Nothing
#' Convert Summarytools Objects into Tibbles
#'
#' Make a tidy dataset out of freq() or descr() outputs
#'
#' @param x a \code{freq()} or \code{descr()} output object.
#' @param order Integer. Useful for grouped results produced with
#' \code{\link{stby}} or \code{dplyr::group_by}. When set to \code{1}
#' (default), the ordering is done using the grouping variables first.

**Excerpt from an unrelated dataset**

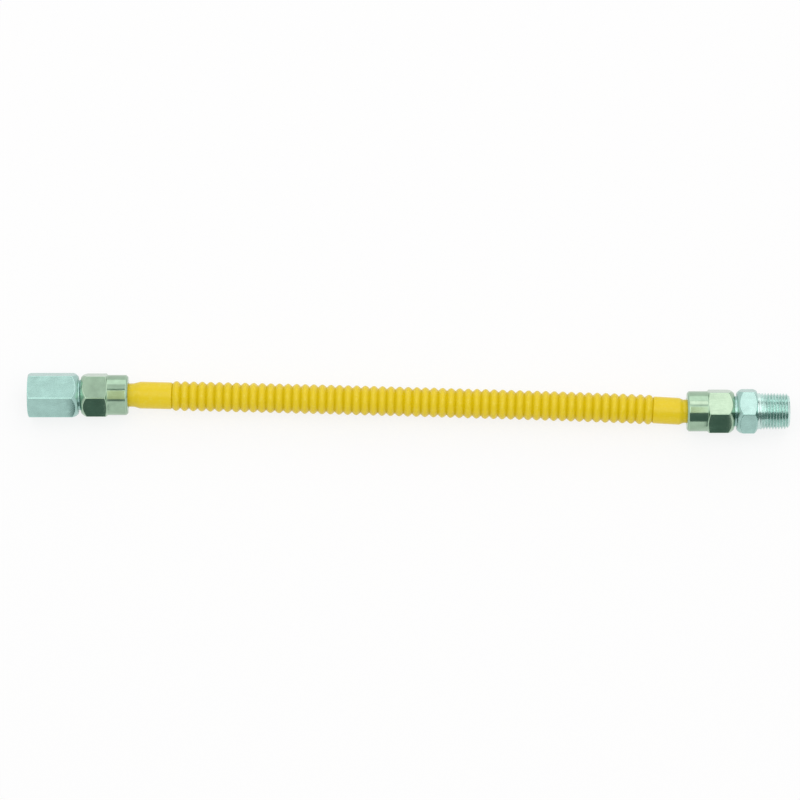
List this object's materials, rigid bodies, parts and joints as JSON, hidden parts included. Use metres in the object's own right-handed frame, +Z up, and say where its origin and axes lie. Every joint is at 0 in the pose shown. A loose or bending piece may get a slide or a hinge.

#' When set to \code{2}, the ordering is done according to the analytical
#' (not grouping) variable. When set to \code{3}, the same ordering
#' as with \code{2} is used, but the analytical variable is placed in
#' first position. Depending on what function was used for grouping,
#' the results will be different in subtle ways. See \emph{Details}.
#' @param drop.var.col Logical. For \code{\link{descr}} objects, drop the
#' \code{variable} column. This is possible only when statistics are
#' produced for a single variable; when multiple variables are present,
#' this parameter is ignored. \code{FALSE} by default.
#' @param recalculate Logical. \strong{TRUE by default}. For grouped
#' \code{\link{freq}} results, recalculate percentages to have total
#' proportions sum up to 1. Defaults to \code{TRUE}.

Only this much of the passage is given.